Russia drops a thermonuclear warhead over a US city. The United States responds by dropping a thermonuclear warhead on Moscow.
(RAF Menwithhill, North Yorkshire, England)
There are various escalation scenarios from each of these axioms, most of which result in the end of the modern world. (US political sources in the 1960's used to call this 'mutually assured destruction, or 'MAD', and it kept the world safe during the Cold War. It has long been established that there is no such thing as a 'first strike' capacity - an ability to use nuclear weapons to destroy the opponents' nuclear capacity - without their having the opportunity to fire back first. Submarine launched ballistic missiles and the like soon put paid to that.)

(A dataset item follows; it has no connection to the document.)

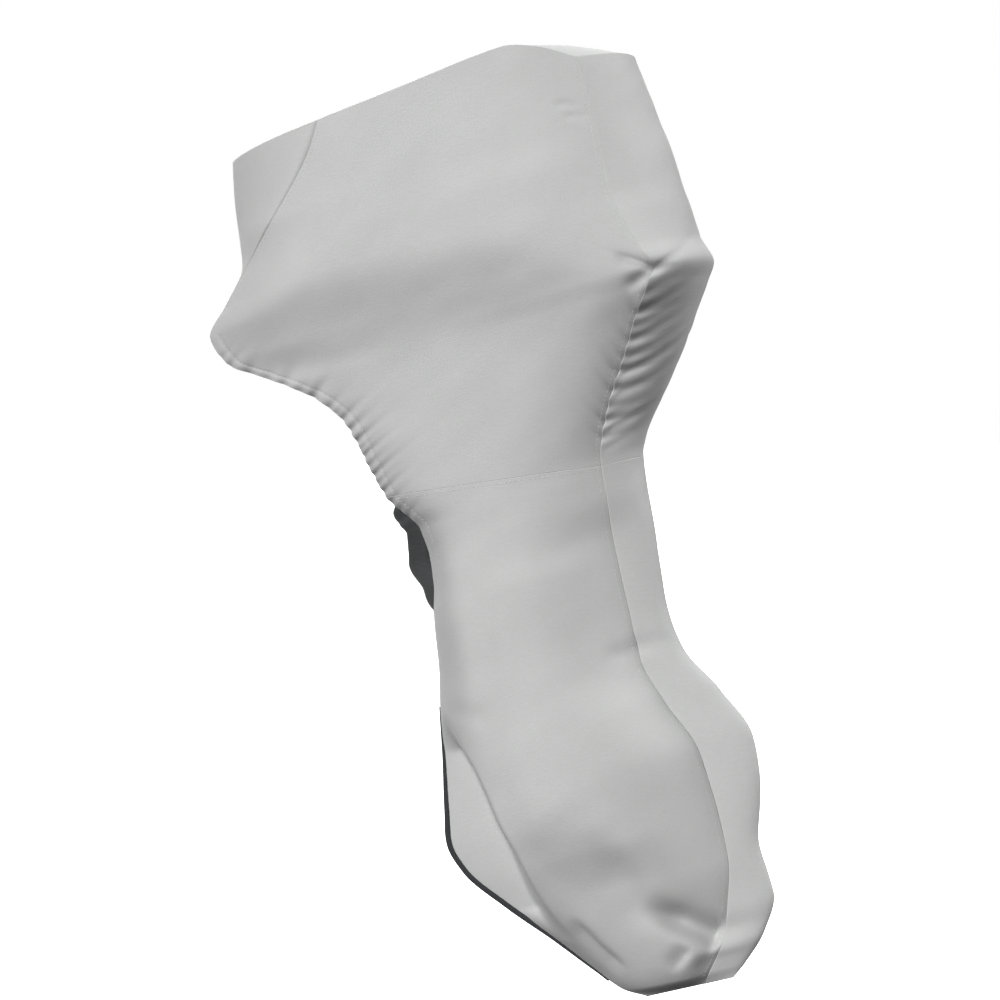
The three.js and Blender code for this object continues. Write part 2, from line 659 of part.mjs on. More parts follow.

The idea that Russia is defending her existential interests and this requires nuclear response is an American geopolitical idea. The Russians are far too callous and ruthless to do that. After all, they're just going to take the Donbass and Ukraine's South the old fashioned way. If America keeps funding this project, US inflation, gasoline prices and public debt will cause the US voters to remove the Democratic Party in Washington DC; and President Trump will soon be back for a second term. Then Putin will do a deal with him - a for more agreeable US bad guy than Joe Biden.
So there won't be any nuclear exchanges; the intelligence is wrong and in all likelihood created by Russian intelligence agencies to deceive, confuse and alarm; but the fact is that neither the United States nor the Russian Federation, the world's two biggest nuclear powers, are going to go to war with one another whether using nuclear warheads or otherwise. It makes no common sense; and intelligence that makes no common sense is usually wrong.
Our cost of living will go up in the West as a result of this war, and governments will fall as a result; but we are not looking at a nuclear holocaust. As every military strategist knows, the point of nuclear weapons is not to fire them; it is to point them at people. We may rest comfortably in our beds.